The performances, nevertheless, reveal a deep level of commitment as well virtuoso execution. The Romeo and Juliet (30 May 1930) has passion and superb energy, so that the drama unfolds in a direct, propelled line from beginning to end. On the old Entre LP (RL 3039), the performance stood pride of place with many a collector.  It seems impossible to listen to the middle section of the f minor Symphony’s Andantino in modo di canzone (11-15 June 1929) without succumbing to the martial combination of menace and tragic beauty the music reveals. The Concertgebouw wind section complements the string line at every turn, rife with nuance and articulate clarity. Mengelberg prided himself on the homogeneity of sound his orchestra had achieved in fifty years’ service with them, to be rivaled only by Koussevitzky in Boston and Stokowski in Philadelphia. The ‘price’ of that discipline, admitted Stefan Bauer-Mengelberg, lay in the uncompromising, authoritarian temperament of the conductor. “He would lecture the orchestra on the virtues of his porcelain collection, all the while periodically looking over the podium to be certain the men’s feet were aligned in uniform aisles.”  That tendency to iron discipline unfortunately made Mengelberg susceptible to the National Socialist program, even after the bombing of Rotterdam, which quite undid Mengelberg’s reputation in his native Holland.
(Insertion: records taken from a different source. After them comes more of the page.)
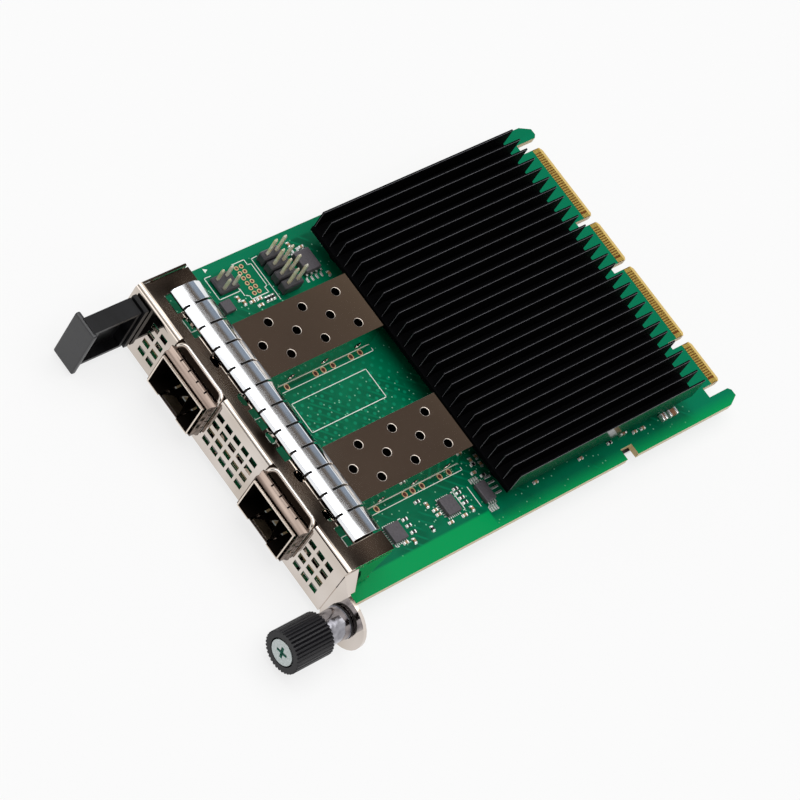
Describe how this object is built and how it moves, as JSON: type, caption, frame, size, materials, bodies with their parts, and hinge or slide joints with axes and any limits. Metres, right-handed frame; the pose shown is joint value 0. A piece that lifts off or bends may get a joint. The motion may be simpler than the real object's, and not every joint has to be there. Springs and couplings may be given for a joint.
{
  "type": "mezzanine network card",
  "caption": "Small form factor mezzanine network card: folded metal faceplate with module cages, finned heatsink, edge connector, pull tab and captive thumbscrew",
  "frame": {"origin": "centre of the underside of the insulating film, below the middle of the board", "axes": "+X along the faceplate from the pull tab to the thumbscrew, +Y from the faceplate to the edge connector, +Z out of the component side of the board"},
  "size_m": [0.0839, 0.1329, 0.0184],
  "materials": {
    "board_laminate": "green solder mask over glass laminate, satin gloss",
    "insulating_film": "thin black polyester film, satin",
    "faceplate_nickel": "bright nickel plate on folded sheet steel",
    "contact_spring": "bright tin plate on thin spring copper",
    "cage_nickel": "nickel plate on pressed copper alloy, smooth and slightly warm",
    "socket_plastic": "black glass-filled moulding",
    "heatsink_black": "black anodised aluminium, satin",
    "fixing_screw": "zinc plated steel",
    "controller_lid": "nickel plated copper lid, fine matt",
    "thermal_pad": "soft grey silicone pad",
    "pull_tab_plastic": "dark grey moulded plastic, fine grain",
    "barrel_chrome": "turned steel with bright chrome plate",
    "thumbscrew_steel": "zinc plated steel, pale",
    "knob_plastic": "dark grey moulded plastic",
    "header_plastic": "black moulded block with gold plated pins",
    "oscillator_can": "metal can, satin",
    "inductor_ferrite": "pressed iron powder, grey, matt",
    "capacitor_body": "dark epoxy block",
    "ceramic_body": "fired ceramic, brown, with tinned ends",
    "chip_epoxy": "dark moulded epoxy, fine matt"
  },
  "bodies": {
    "card": {"circuit_board": "board_laminate", "insulating_film": "insulating_film", "faceplate": "faceplate_nickel", "contact_finger_strip": "contact_spring", "module_cage_left": "cage_nickel", "module_cage_right": "cage_nickel", "cage_collar_left": "contact_spring", "cage_collar_right": "contact_spring", "module_socket_left": "socket_plastic", "module_socket_right": "socket_plastic", "heatsink": "heatsink_black", "heatsink_screw_front_left": "fixing_screw", "heatsink_screw_front_right": "fixing_screw", "heatsink_screw_rear_left": "fixing_screw", "heatsink_screw_rear_right": "fixing_screw", "faceplate_screw_left": "fixing_screw", "faceplate_screw_right": "fixing_screw", "controller_substrate": "board_laminate", "controller_lid": "controller_lid", "thermal_pad": "thermal_pad", "pull_tab": "pull_tab_plastic", "pull_tab_screw_lower": "fixing_screw", "pull_tab_screw_upper": "fixing_screw", "thumbscrew_barrel": "barrel_chrome", "thumbscrew_spring": "thumbscrew_steel", "debug_pin_header": "header_plastic", "jumper_header_1": "header_plastic", "jumper_header_2": "header_plastic", "jumper_header_3": "header_plastic", "jumper_header_4": "header_plastic", "flash_memory_chip": "chip_epoxy", "port_regulator_chip": "chip_epoxy", "port_power_switch_front": "chip_epoxy", "port_power_switch_rear": "chip_epoxy", "identity_memory_chip": "chip_epoxy", "clock_oscillator": "oscillator_can", "power_inductor_left": "inductor_ferrite", "power_inductor_middle": "inductor_ferrite", "power_inductor_right": "inductor_ferrite", "bulk_capacitor_left": "capacitor_body", "bulk_capacitor_right": "capacitor_body", "edge_capacitor": "ceramic_body"},
    "slider": {"thumbscrew_ring": "thumbscrew_steel"},
    "knob": {"thumbscrew_knob": "knob_plastic", "thumbscrew_screw": "thumbscrew_steel"}
  },
  "joints": [
    {"name": "thumbscrew_push", "type": "slide", "parent": "card", "child": "slider", "axis": [0, 1, 0], "range_m": [0, 0.0035], "stiffness_N_per_m": 400, "deforming": ["thumbscrew_spring"]},
    {"name": "thumbscrew_turn", "type": "hinge", "parent": "slider", "child": "knob", "pos_m": [0.0398, -0.0686, 0.00262], "axis": [0, 1, 0], "continuous": true}
  ]
}
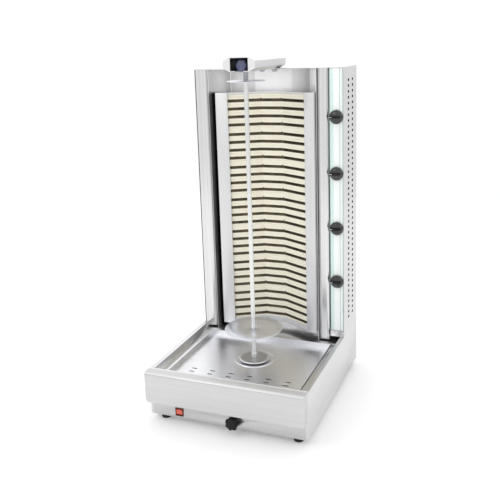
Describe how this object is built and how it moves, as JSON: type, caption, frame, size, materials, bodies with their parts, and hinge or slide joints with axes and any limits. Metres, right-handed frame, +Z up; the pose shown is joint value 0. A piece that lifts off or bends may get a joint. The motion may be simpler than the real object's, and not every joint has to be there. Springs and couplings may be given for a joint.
{
  "type": "rotisserie oven",
  "caption": "Vertical electric rotisserie grill: a turning spit with meat plates stands on a drip tray in front of a tall ceramic heater with knobs beside it.",
  "frame": {"origin": "on the floor under the middle of the whole machine's outer box", "axes": "+Z up, the drawer and controls face -Y, +X is the side with the heater knobs"},
  "size_m": [0.52, 0.646, 1.12],
  "materials": {
    "brushed_steel": "fine brushed grain",
    "satin_liner": "bright satin",
    "polished_steel": "polished",
    "zinc_steel": "zinc plated",
    "black_rubber": "matt",
    "black_plastic": "satin moulded",
    "blue_black_plastic": "satin moulded",
    "red_switch": "translucent gloss",
    "tinted_glass": "polished, pale green",
    "cream_ceramic": "matt ceramic",
    "coil_wire": "oxidised wire",
    "insulation": "matt board",
    "painted_cast": "satin",
    "ivory_plastic": "satin moulded"
  },
  "bodies": {
    "root": {"base_side_left": "brushed_steel", "base_side_right": "brushed_steel", "base_floor": "brushed_steel", "base_rear": "brushed_steel", "plinth_front": "brushed_steel", "front_rail": "brushed_steel", "rear_deck": "brushed_steel", "drip_tray": "satin_liner", "foot_pads": "black_rubber", "foot_studs": "zinc_steel", "foot_nuts": "zinc_steel", "drawer_runners": "brushed_steel", "guide_rails": "polished_steel", "rail_brackets": "brushed_steel", "tower_side_left": "brushed_steel", "tower_side_right": "brushed_steel", "tower_rear": "brushed_steel", "tower_lid": "brushed_steel", "column_left": "brushed_steel", "column_right": "brushed_steel", "glass_fascia": "tinted_glass", "fascia_backing": "satin_liner", "glass_sill": "brushed_steel", "heat_liner": "satin_liner", "heater_strip_left": "satin_liner", "heater_strip_right": "satin_liner", "heater_bottom_channel": "satin_liner", "heater_top_channel": "satin_liner", "ceramic_left": "cream_ceramic", "ceramic_centre": "cream_ceramic", "ceramic_right": "cream_ceramic", "heating_coils": "coil_wire", "insulation_board": "insulation", "arm_channel": "brushed_steel", "arm_bolts": "zinc_steel", "energy_regulators": "ivory_plastic", "rocker_frame": "red_switch", "terminal_block": "ivory_plastic", "cable_gland": "black_plastic"},
    "drawer": {"drawer_front": "brushed_steel", "grease_pan": "brushed_steel"},
    "carriage": {"carriage_plate": "brushed_steel", "gearbox": "painted_cast", "gear_motor": "painted_cast"},
    "spit": {"drive_spindle": "polished_steel", "drive_flange": "polished_steel", "spit_socket": "polished_steel", "spit_shaft": "polished_steel", "meat_plate": "polished_steel"},
    "top_disc": {"top_disc": "polished_steel"},
    "distance_screw": {"distance_screw": "polished_steel", "distance_knob": "black_plastic"},
    "top_slider": {"bearing_block": "black_plastic"},
    "bearing_pin": {"bearing_pin": "zinc_steel"},
    "clamp_knob": {"clamp_knob": "blue_black_plastic"},
    "heater_knob_1": {"heater_knob_1": "black_plastic"},
    "heater_knob_2": {"heater_knob_2": "black_plastic"},
    "heater_knob_3": {"heater_knob_3": "black_plastic"},
    "heater_knob_4": {"heater_knob_4": "black_plastic"},
    "rocker": {"rocker_paddle": "red_switch"}
  },
  "joints": [
    {"name": "drawer_slide", "type": "slide", "parent": "root", "child": "drawer", "axis": [0, -1, 0], "range_m": [0, 0.16]},
    {"name": "carriage_slide", "type": "slide", "parent": "root", "child": "carriage", "axis": [0, 1, 0], "range_m": [-0.015, 0.015]},
    {"name": "distance_screw_turn", "type": "hinge", "parent": "root", "child": "distance_screw", "pos_m": [0.024, -0.318, 0.041], "axis": [0, 1, 0], "range_deg": [-900, 900]},
    {"name": "top_slider_slide", "type": "slide", "parent": "root", "child": "top_slider", "axis": [0, 1, 0], "range_m": [-0.015, 0.015]},
    {"name": "bearing_pin_lift", "type": "slide", "parent": "top_slider", "child": "bearing_pin", "axis": [0, 0, 1], "range_m": [0, 0.018], "stiffness_N_per_m": 250, "springref_m": -0.012},
    {"name": "clamp_knob_turn", "type": "hinge", "parent": "top_slider", "child": "clamp_knob", "pos_m": [0, -0.106, 1.0945], "axis": [0, 1, 0], "range_deg": [0, 180]},
    {"name": "spit_spin", "type": "hinge", "parent": "carriage", "child": "spit", "pos_m": [0, -0.046, 0.14], "axis": [0, 0, 1], "continuous": true},
    {"name": "top_disc_slide", "type": "slide", "parent": "spit", "child": "top_disc", "axis": [0, 0, 1], "range_m": [-0.6, 0]},
    {"name": "heater_knob_1_turn", "type": "hinge", "parent": "root", "child": "heater_knob_1", "pos_m": [0.237, 0.12, 0.921], "axis": [0, 1, 0], "range_deg": [0, 270]},
    {"name": "heater_knob_2_turn", "type": "hinge", "parent": "root", "child": "heater_knob_2", "pos_m": [0.237, 0.12, 0.737], "axis": [0, 1, 0], "range_deg": [0, 270]},
    {"name": "heater_knob_3_turn", "type": "hinge", "parent": "root", "child": "heater_knob_3", "pos_m": [0.237, 0.12, 0.553], "axis": [0, 1, 0], "range_deg": [0, 270]},
    {"name": "heater_knob_4_turn", "type": "hinge", "parent": "root", "child": "heater_knob_4", "pos_m": [0.237, 0.12, 0.369], "axis": [0, 1, 0], "range_deg": [0, 270]},
    {"name": "power_rocker", "type": "hinge", "parent": "root", "child": "rocker", "pos_m": [-0.16, -0.285, 0.039], "axis": [1, 0, 0], "range_deg": [-10, 10]}
  ],
  "couplings": [
    {"joint": "distance_screw_turn", "follows": "carriage_slide", "rad_per_m": -1047.2},
    {"joint": "top_slider_slide", "follows": "carriage_slide", "ratio": 1}
  ]
}
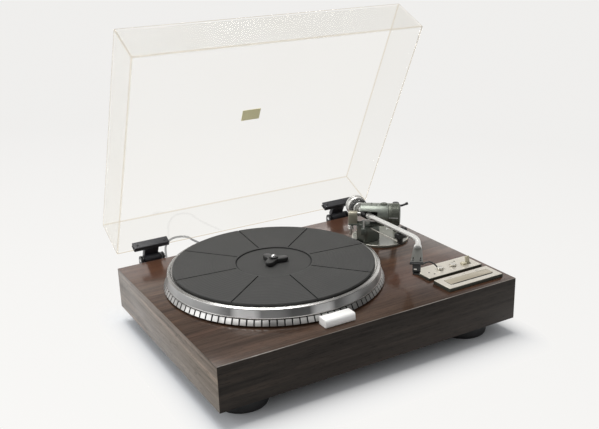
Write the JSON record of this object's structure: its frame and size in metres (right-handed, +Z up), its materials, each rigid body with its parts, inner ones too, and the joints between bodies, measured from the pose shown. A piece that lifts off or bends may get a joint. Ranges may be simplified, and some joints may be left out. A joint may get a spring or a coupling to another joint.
{
  "type": "turntable",
  "caption": "Direct-drive record player on a wooden plinth, with a strobe-rimmed platter, J-shaped tonearm, front controls and a hinged clear lid.",
  "frame": {"origin": "on the surface under the feet, at the middle of the width and of the depth that plinth and open lid cover", "axes": "+X to the player's right, +Y to its back, +Z up"},
  "size_m": [0.475, 0.662, 0.4581],
  "materials": {
    "wood": "dark reddish-brown veneer, semi-gloss",
    "dark_board": "dark board, matt",
    "foot_rubber": "matt",
    "machined_aluminium": "turned, satin",
    "mat_rubber": "ribbed, matt",
    "polished_steel": "polished",
    "magnet": "dull",
    "stator_metal": "wound coils on a dull core",
    "black_plastic": "fine satin",
    "circuit_board": "satin",
    "white_plastic": "milky",
    "warm_glass": "clear",
    "champagne_panel": "brushed",
    "satin_silver": "satin",
    "cream_plastic": "satin",
    "arm_grey": "satin, greenish grey",
    "black_metal": "satin paint",
    "headshell_grey": "brushed",
    "ring_black": "satin, with plain numbers",
    "weight_metal": "polished",
    "clear_plastic": "clear, polished",
    "gold_plate": "satin, bare",
    "cord_rubber": "smooth, satin"
  },
  "bodies": {
    "case": {"front_wall": "wood", "rear_wall": "wood", "left_wall": "wood", "right_wall": "wood", "deck": "wood", "base_board": "dark_board", "foot_front_left": "foot_rubber", "foot_front_right": "foot_rubber", "foot_rear_left": "foot_rubber", "foot_rear_right": "foot_rubber", "motor_stator": "stator_metal", "bearing_sleeve": "magnet", "transformer": "magnet", "control_board": "circuit_board", "strobe_housing": "white_plastic", "strobe_lamp": "warm_glass", "rear_panel": "champagne_panel", "front_panel": "champagne_panel", "arm_flange": "arm_grey", "arm_pillar": "arm_grey", "arm_rest": "black_plastic", "hinge_bracket_left": "black_metal", "hinge_bracket_right": "black_metal", "hinge_pin_left": "polished_steel", "hinge_pin_right": "polished_steel", "socket_plate": "black_plastic", "cord_gland": "foot_rubber", "mains_cord": "cord_rubber", "cord_coil": "cord_rubber", "mains_plug": "black_plastic"},
    "platter": {"platter": "machined_aluminium", "mat": "mat_rubber", "spindle": "polished_steel", "rotor_magnet": "magnet"},
    "adapter": {"adapter": "black_plastic"},
    "lid": {"lid": "clear_plastic", "badge_plate": "gold_plate", "hinge_leaf_left": "black_metal", "hinge_leaf_right": "black_metal"},
    "arm_swing": {"arm_yoke": "arm_grey", "bearing_housing": "arm_grey", "balance_rod": "polished_steel"},
    "tonearm": {"gimbal_block": "black_metal", "arm_tube": "satin_silver", "headshell": "headshell_grey", "finger_lift": "black_plastic", "cartridge": "black_plastic", "stylus": "black_plastic"},
    "counterweight": {"counterweight": "weight_metal"},
    "scale_ring": {"scale_ring": "ring_black"},
    "force_dial": {"force_dial": "arm_grey"},
    "anti_skate_dial": {"anti_skate_dial": "arm_grey"},
    "balance_weight": {"balance_weight": "polished_steel"},
    "cue_lever": {"cue_lever": "black_metal"},
    "lifter": {"lifter_bar": "satin_silver"},
    "pitch_knob_left": {"pitch_knob_left": "satin_silver"},
    "pitch_knob_right": {"pitch_knob_right": "satin_silver"},
    "power_lever": {"power_lever": "cream_plastic"},
    "press_plate": {"press_plate": "champagne_panel"}
  },
  "joints": [
    {"name": "platter_spin", "type": "hinge", "parent": "case", "child": "platter", "pos_m": [-0.0548, -0.02598, 0.088], "axis": [0, 0, -1], "continuous": true},
    {"name": "adapter_lift", "type": "slide", "parent": "platter", "child": "adapter", "axis": [0, 0, 1], "range_m": [0, 0.03]},
    {"name": "lid_hinge", "type": "hinge", "parent": "case", "child": "lid", "pos_m": [0, 0.16242, 0.0849], "axis": [1, 0, 0], "range_deg": [0, 63.95]},
    {"name": "tonearm_swing", "type": "hinge", "parent": "case", "child": "arm_swing", "pos_m": [0.141, 0.02442, 0.136], "axis": [0, 0, -1], "range_deg": [0, 45]},
    {"name": "tonearm_lift", "type": "hinge", "parent": "arm_swing", "child": "tonearm", "pos_m": [0.141, 0.02442, 0.136], "axis": [-0.7771, 0.6293, 0], "range_deg": [0, 4]},
    {"name": "counterweight_slide", "type": "slide", "parent": "tonearm", "child": "counterweight", "axis": [0.258, 0.9661, 0], "range_m": [-0.006, 0.006]},
    {"name": "scale_ring_turn", "type": "hinge", "parent": "counterweight", "child": "scale_ring", "pos_m": [0.141, 0.02442, 0.136], "axis": [0.258, 0.9661, 0], "range_deg": [-1100, 1100]},
    {"name": "force_dial_turn", "type": "hinge", "parent": "arm_swing", "child": "force_dial", "pos_m": [0.141, 0.02442, 0.136], "axis": [0.7771, -0.6293, 0], "range_deg": [0, 270]},
    {"name": "anti_skate_turn", "type": "hinge", "parent": "arm_swing", "child": "anti_skate_dial", "pos_m": [0.16431, 0.00554, 0.136], "axis": [0, 0, 1], "range_deg": [0, 270]},
    {"name": "balance_weight_slide", "type": "slide", "parent": "arm_swing", "child": "balance_weight", "axis": [0, 0, -1], "range_m": [0, 0.009]},
    {"name": "cue_lever_turn", "type": "hinge", "parent": "case", "child": "cue_lever", "pos_m": [0.206, 0.03042, 0.132], "axis": [0, 0, 1], "range_deg": [0, 50]},
    {"name": "lifter_slide", "type": "slide", "parent": "case", "child": "lifter", "axis": [0, 0, 1], "range_m": [0, 0.001]},
    {"name": "pitch_knob_left_turn", "type": "hinge", "parent": "case", "child": "pitch_knob_left", "pos_m": [0.162, -0.14108, 0.092], "axis": [0, 0, -1], "range_deg": [-140, 140]},
    {"name": "pitch_knob_right_turn", "type": "hinge", "parent": "case", "child": "pitch_knob_right", "pos_m": [0.186, -0.14108, 0.092], "axis": [0, 0, -1], "range_deg": [-140, 140]},
    {"name": "power_lever_tip", "type": "hinge", "parent": "case", "child": "power_lever", "pos_m": [0.211, -0.14508, 0.0905], "axis": [1, 0, 0], "range_deg": [0, 24]},
    {"name": "press_plate_push", "type": "slide", "parent": "case", "child": "press_plate", "axis": [0, 0, -1], "range_m": [0, 0.001], "stiffness_N_per_m": 800, "springref_m": -0.0005}
  ],
  "couplings": [
    {"joint": "scale_ring_turn", "follows": "counterweight_slide", "rad_per_m": 3141.6},
    {"joint": "cue_lever_turn", "follows": "tonearm_lift", "ratio": 12.2},
    {"joint": "lifter_slide", "follows": "tonearm_lift", "m_per_rad": 0.0132}
  ]
}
Politics aside, the musical treasures in this set abound: Obert-Thorn restores the elusive 10 June 1927 Odeon recordings of the middle movements of the e minor Symphony, issued only in France.  The lovely horn work that evolves out of the Andante cantabile spreads itself in a haunted B minor and its relative major in D, and Mengelberg absorbs us in the fine work of bass instruments, complemented by some elegant lines from the oboe and clarinet. The melody itself receives full Mengelberg treatment, including huge luftpausen and string slides. Weepy as the music can become, it retains an epic dignity. Of course, uMengelberg exploits the work’s so-called “motto pattern,” the fate motive that the brass and tympani urge. The lilting Valse movement conveys an underlying melancholy as much as it dances in a panoply of colors. The wind instruments sing as luxuriously as the strings, especially in the oboe, bassoon, and flute parts.

Despite my objections to the severe cuts in the finale, the Symphony No. 5 (rec. 10 May 1928) has many wonders to relish, especially the totally responsive ensemble that seems to adjust to every rhythmic subtlety the conductor conjures. What I wanted from the last movement would be the unbroken onrush of momentum that Mengelberg achieves through the Fourth Symphony and in the first movement of the Fifth.  The cuts in the development and beginning of the coda disrupt the catapult I had gleaned from both Koussevitzky and Mravinsky, and I had expected Mengelberg to outdo them both.  Still, the execution of the opening Andante movement and its tragic, soaring pirouettes and waltzing acrobatics never cease to amaze under Mengelberg, and the Pristine XR processing guarantees a mighty experience.

The little Waltz from the Serenade in C (10 May 1928) makes a lovely encore to a Tchaikovsky set that remains “authentic” to the era in which much of this music had been conceived.